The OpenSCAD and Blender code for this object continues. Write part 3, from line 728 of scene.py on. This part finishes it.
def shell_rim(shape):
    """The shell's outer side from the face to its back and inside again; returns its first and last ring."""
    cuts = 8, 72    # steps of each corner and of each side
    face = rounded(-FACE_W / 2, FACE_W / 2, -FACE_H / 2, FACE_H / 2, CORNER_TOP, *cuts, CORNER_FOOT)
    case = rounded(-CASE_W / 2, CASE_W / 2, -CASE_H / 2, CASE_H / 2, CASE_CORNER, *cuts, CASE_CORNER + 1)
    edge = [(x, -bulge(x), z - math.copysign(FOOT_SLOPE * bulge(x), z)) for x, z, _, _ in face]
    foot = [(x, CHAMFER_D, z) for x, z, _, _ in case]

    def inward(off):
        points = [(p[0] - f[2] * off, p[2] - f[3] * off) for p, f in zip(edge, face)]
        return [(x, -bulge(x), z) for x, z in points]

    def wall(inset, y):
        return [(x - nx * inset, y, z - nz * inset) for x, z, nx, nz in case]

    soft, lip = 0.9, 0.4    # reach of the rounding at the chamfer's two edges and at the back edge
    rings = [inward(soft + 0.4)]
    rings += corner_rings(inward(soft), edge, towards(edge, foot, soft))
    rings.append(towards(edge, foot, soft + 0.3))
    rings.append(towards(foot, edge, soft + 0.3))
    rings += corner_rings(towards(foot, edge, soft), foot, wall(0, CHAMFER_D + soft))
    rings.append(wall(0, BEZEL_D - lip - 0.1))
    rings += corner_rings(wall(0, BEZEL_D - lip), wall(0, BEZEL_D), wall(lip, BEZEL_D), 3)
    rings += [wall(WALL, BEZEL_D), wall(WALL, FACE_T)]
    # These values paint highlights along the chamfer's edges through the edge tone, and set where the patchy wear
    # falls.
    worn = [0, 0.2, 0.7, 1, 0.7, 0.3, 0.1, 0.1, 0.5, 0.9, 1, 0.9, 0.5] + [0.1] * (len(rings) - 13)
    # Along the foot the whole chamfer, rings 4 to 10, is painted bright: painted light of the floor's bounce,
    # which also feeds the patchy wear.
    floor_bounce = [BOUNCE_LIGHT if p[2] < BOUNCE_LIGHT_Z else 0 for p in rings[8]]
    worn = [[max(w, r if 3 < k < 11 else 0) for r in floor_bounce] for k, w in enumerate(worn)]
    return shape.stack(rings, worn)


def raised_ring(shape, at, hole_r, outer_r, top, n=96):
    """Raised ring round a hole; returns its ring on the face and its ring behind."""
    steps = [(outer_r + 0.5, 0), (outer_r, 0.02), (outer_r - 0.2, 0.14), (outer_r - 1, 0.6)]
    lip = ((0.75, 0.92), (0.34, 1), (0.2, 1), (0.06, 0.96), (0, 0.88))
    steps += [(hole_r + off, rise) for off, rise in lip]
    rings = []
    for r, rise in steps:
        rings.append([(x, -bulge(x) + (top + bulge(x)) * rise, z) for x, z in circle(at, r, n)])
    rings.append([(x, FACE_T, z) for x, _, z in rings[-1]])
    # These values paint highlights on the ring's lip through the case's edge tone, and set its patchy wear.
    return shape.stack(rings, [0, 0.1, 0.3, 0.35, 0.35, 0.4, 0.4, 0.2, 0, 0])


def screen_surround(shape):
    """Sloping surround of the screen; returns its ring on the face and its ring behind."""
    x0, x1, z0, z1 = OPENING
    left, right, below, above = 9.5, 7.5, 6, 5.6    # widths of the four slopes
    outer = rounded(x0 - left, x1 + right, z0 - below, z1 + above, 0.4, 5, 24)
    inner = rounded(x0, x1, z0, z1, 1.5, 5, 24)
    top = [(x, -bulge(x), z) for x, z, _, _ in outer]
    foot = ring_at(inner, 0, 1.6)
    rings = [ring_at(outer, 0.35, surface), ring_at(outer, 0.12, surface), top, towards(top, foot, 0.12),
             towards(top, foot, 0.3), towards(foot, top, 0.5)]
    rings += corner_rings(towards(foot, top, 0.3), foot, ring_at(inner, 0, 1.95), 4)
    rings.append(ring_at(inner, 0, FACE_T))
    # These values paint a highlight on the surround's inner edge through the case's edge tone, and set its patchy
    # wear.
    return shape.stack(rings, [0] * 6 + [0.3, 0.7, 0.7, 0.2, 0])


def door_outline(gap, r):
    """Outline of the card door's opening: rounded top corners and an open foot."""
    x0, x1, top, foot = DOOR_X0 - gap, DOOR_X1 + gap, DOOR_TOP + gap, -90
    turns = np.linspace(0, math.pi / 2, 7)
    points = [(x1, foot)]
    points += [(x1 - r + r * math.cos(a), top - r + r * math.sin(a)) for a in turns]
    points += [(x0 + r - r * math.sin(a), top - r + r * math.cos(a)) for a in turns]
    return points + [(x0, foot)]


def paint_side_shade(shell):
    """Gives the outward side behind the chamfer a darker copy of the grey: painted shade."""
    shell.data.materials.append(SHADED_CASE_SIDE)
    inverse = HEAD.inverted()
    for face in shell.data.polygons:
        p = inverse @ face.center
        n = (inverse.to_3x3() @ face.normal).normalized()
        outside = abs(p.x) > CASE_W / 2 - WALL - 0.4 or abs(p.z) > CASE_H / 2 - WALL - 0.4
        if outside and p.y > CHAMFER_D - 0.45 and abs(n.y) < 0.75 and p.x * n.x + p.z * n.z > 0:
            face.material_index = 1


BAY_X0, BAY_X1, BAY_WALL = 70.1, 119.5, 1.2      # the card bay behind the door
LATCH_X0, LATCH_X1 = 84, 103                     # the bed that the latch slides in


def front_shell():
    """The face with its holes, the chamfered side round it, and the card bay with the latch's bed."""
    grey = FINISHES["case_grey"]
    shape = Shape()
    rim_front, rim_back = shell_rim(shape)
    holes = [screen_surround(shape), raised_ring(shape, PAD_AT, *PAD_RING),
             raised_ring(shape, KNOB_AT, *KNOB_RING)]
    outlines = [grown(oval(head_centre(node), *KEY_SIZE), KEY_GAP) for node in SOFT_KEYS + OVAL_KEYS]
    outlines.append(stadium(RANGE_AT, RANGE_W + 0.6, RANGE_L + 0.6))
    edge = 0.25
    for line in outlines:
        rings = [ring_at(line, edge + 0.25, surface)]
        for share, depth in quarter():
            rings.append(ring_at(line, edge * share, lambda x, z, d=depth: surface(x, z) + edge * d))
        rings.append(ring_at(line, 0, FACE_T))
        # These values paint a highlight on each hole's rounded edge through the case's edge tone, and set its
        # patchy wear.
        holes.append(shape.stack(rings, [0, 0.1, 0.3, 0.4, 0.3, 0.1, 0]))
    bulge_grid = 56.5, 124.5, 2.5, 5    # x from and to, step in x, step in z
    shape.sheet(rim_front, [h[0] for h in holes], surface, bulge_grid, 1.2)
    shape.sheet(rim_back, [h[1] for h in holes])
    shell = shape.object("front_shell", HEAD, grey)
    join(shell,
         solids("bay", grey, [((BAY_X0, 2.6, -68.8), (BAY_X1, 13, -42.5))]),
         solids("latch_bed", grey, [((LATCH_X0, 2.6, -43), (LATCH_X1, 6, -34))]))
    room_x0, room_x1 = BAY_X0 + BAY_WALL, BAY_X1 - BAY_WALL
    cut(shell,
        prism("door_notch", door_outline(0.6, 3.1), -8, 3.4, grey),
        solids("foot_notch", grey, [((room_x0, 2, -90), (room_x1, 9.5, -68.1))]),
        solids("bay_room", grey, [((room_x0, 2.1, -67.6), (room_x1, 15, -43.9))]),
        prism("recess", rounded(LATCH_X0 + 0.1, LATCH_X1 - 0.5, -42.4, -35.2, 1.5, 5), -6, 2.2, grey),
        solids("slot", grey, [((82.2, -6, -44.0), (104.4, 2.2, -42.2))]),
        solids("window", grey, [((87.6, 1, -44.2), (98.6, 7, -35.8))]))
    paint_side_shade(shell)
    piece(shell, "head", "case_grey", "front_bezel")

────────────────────

__What the task asks__. Reproduce the material in full, with no word added or dropped.

__Solved exercise__.
The OpenSCAD and Blender code for this object continues. Write part 3, from line 728 of scene.py on. This part finishes it.
def shell_rim(shape):
    """The shell's outer side from the face to its back and inside again; returns its first and last ring."""
    cuts = 8, 72    # steps of each corner and of each side
    face = rounded(-FACE_W / 2, FACE_W / 2, -FACE_H / 2, FACE_H / 2, CORNER_TOP, *cuts, CORNER_FOOT)
    case = rounded(-CASE_W / 2, CASE_W / 2, -CASE_H / 2, CASE_H / 2, CASE_CORNER, *cuts, CASE_CORNER + 1)
    edge = [(x, -bulge(x), z - math.copysign(FOOT_SLOPE * bulge(x), z)) for x, z, _, _ in face]
    foot = [(x, CHAMFER_D, z) for x, z, _, _ in case]

    def inward(off):
        points = [(p[0] - f[2] * off, p[2] - f[3] * off) for p, f in zip(edge, face)]
        return [(x, -bulge(x), z) for x, z in points]

    def wall(inset, y):
        return [(x - nx * inset, y, z - nz * inset) for x, z, nx, nz in case]

    soft, lip = 0.9, 0.4    # reach of the rounding at the chamfer's two edges and at the back edge
    rings = [inward(soft + 0.4)]
    rings += corner_rings(inward(soft), edge, towards(edge, foot, soft))
    rings.append(towards(edge, foot, soft + 0.3))
    rings.append(towards(foot, edge, soft + 0.3))
    rings += corner_rings(towards(foot, edge, soft), foot, wall(0, CHAMFER_D + soft))
    rings.append(wall(0, BEZEL_D - lip - 0.1))
    rings += corner_rings(wall(0, BEZEL_D - lip), wall(0, BEZEL_D), wall(lip, BEZEL_D), 3)
    rings += [wall(WALL, BEZEL_D), wall(WALL, FACE_T)]
    # These values paint highlights along the chamfer's edges through the edge tone, and set where the patchy wear
    # falls.
    worn = [0, 0.2, 0.7, 1, 0.7, 0.3, 0.1, 0.1, 0.5, 0.9, 1, 0.9, 0.5] + [0.1] * (len(rings) - 13)
    # Along the foot the whole chamfer, rings 4 to 10, is painted bright: painted light of the floor's bounce,
    # which also feeds the patchy wear.
    floor_bounce = [BOUNCE_LIGHT if p[2] < BOUNCE_LIGHT_Z else 0 for p in rings[8]]
    worn = [[max(w, r if 3 < k < 11 else 0) for r in floor_bounce] for k, w in enumerate(worn)]
    return shape.stack(rings, worn)


def raised_ring(shape, at, hole_r, outer_r, top, n=96):
    """Raised ring round a hole; returns its ring on the face and its ring behind."""
    steps = [(outer_r + 0.5, 0), (outer_r, 0.02), (outer_r - 0.2, 0.14), (outer_r - 1, 0.6)]
    lip = ((0.75, 0.92), (0.34, 1), (0.2, 1), (0.06, 0.96), (0, 0.88))
    steps += [(hole_r + off, rise) for off, rise in lip]
    rings = []
    for r, rise in steps:
        rings.append([(x, -bulge(x) + (top + bulge(x)) * rise, z) for x, z in circle(at, r, n)])
    rings.append([(x, FACE_T, z) for x, _, z in rings[-1]])
    # These values paint highlights on the ring's lip through the case's edge tone, and set its patchy wear.
    return shape.stack(rings, [0, 0.1, 0.3, 0.35, 0.35, 0.4, 0.4, 0.2, 0, 0])


def screen_surround(shape):
    """Sloping surround of the screen; returns its ring on the face and its ring behind."""
    x0, x1, z0, z1 = OPENING
    left, right, below, above = 9.5, 7.5, 6, 5.6    # widths of the four slopes
    outer = rounded(x0 - left, x1 + right, z0 - below, z1 + above, 0.4, 5, 24)
    inner = rounded(x0, x1, z0, z1, 1.5, 5, 24)
    top = [(x, -bulge(x), z) for x, z, _, _ in outer]
    foot = ring_at(inner, 0, 1.6)
    rings = [ring_at(outer, 0.35, surface), ring_at(outer, 0.12, surface), top, towards(top, foot, 0.12),
             towards(top, foot, 0.3), towards(foot, top, 0.5)]
    rings += corner_rings(towards(foot, top, 0.3), foot, ring_at(inner, 0, 1.95), 4)
    rings.append(ring_at(inner, 0, FACE_T))
    # These values paint a highlight on the surround's inner edge through the case's edge tone, and set its patchy
    # wear.
    return shape.stack(rings, [0] * 6 + [0.3, 0.7, 0.7, 0.2, 0])


def door_outline(gap, r):
    """Outline of the card door's opening: rounded top corners and an open foot."""
    x0, x1, top, foot = DOOR_X0 - gap, DOOR_X1 + gap, DOOR_TOP + gap, -90
    turns = np.linspace(0, math.pi / 2, 7)
    points = [(x1, foot)]
    points += [(x1 - r + r * math.cos(a), top - r + r * math.sin(a)) for a in turns]
    points += [(x0 + r - r * math.sin(a), top - r + r * math.cos(a)) for a in turns]
    return points + [(x0, foot)]


def paint_side_shade(shell):
    """Gives the outward side behind the chamfer a darker copy of the grey: painted shade."""
    shell.data.materials.append(SHADED_CASE_SIDE)
    inverse = HEAD.inverted()
    for face in shell.data.polygons:
        p = inverse @ face.center
        n = (inverse.to_3x3() @ face.normal).normalized()
        outside = abs(p.x) > CASE_W / 2 - WALL - 0.4 or abs(p.z) > CASE_H / 2 - WALL - 0.4
        if outside and p.y > CHAMFER_D - 0.45 and abs(n.y) < 0.75 and p.x * n.x + p.z * n.z > 0:
            face.material_index = 1


BAY_X0, BAY_X1, BAY_WALL = 70.1, 119.5, 1.2      # the card bay behind the door
LATCH_X0, LATCH_X1 = 84, 103                     # the bed that the latch slides in


def front_shell():
    """The face with its holes, the chamfered side round it, and the card bay with the latch's bed."""
    grey = FINISHES["case_grey"]
    shape = Shape()
    rim_front, rim_back = shell_rim(shape)
    holes = [screen_surround(shape), raised_ring(shape, PAD_AT, *PAD_RING),
             raised_ring(shape, KNOB_AT, *KNOB_RING)]
    outlines = [grown(oval(head_centre(node), *KEY_SIZE), KEY_GAP) for node in SOFT_KEYS + OVAL_KEYS]
    outlines.append(stadium(RANGE_AT, RANGE_W + 0.6, RANGE_L + 0.6))
    edge = 0.25
    for line in outlines:
        rings = [ring_at(line, edge + 0.25, surface)]
        for share, depth in quarter():
            rings.append(ring_at(line, edge * share, lambda x, z, d=depth: surface(x, z) + edge * d))
        rings.append(ring_at(line, 0, FACE_T))
        # These values paint a highlight on each hole's rounded edge through the case's edge tone, and set its
        # patchy wear.
        holes.append(shape.stack(rings, [0, 0.1, 0.3, 0.4, 0.3, 0.1, 0]))
    bulge_grid = 56.5, 124.5, 2.5, 5    # x from and to, step in x, step in z
    shape.sheet(rim_front, [h[0] for h in holes], surface, bulge_grid, 1.2)
    shape.sheet(rim_back, [h[1] for h in holes])
    shell = shape.object("front_shell", HEAD, grey)
    join(shell,
         solids("bay", grey, [((BAY_X0, 2.6, -68.8), (BAY_X1, 13, -42.5))]),
         solids("latch_bed", grey, [((LATCH_X0, 2.6, -43), (LATCH_X1, 6, -34))]))
    room_x0, room_x1 = BAY_X0 + BAY_WALL, BAY_X1 - BAY_WALL
    cut(shell,
        prism("door_notch", door_outline(0.6, 3.1), -8, 3.4, grey),
        solids("foot_notch", grey, [((room_x0, 2, -90), (room_x1, 9.5, -68.1))]),
        solids("bay_room", grey, [((room_x0, 2.1, -67.6), (room_x1, 15, -43.9))]),
        prism("recess", rounded(LATCH_X0 + 0.1, LATCH_X1 - 0.5, -42.4, -35.2, 1.5, 5), -6, 2.2, grey),
        solids("slot", grey, [((82.2, -6, -44.0), (104.4, 2.2, -42.2))]),
        solids("window", grey, [((87.6, 1, -44.2), (98.6, 7, -35.8))]))
    paint_side_shade(shell)
    piece(shell, "head", "case_grey", "front_bezel")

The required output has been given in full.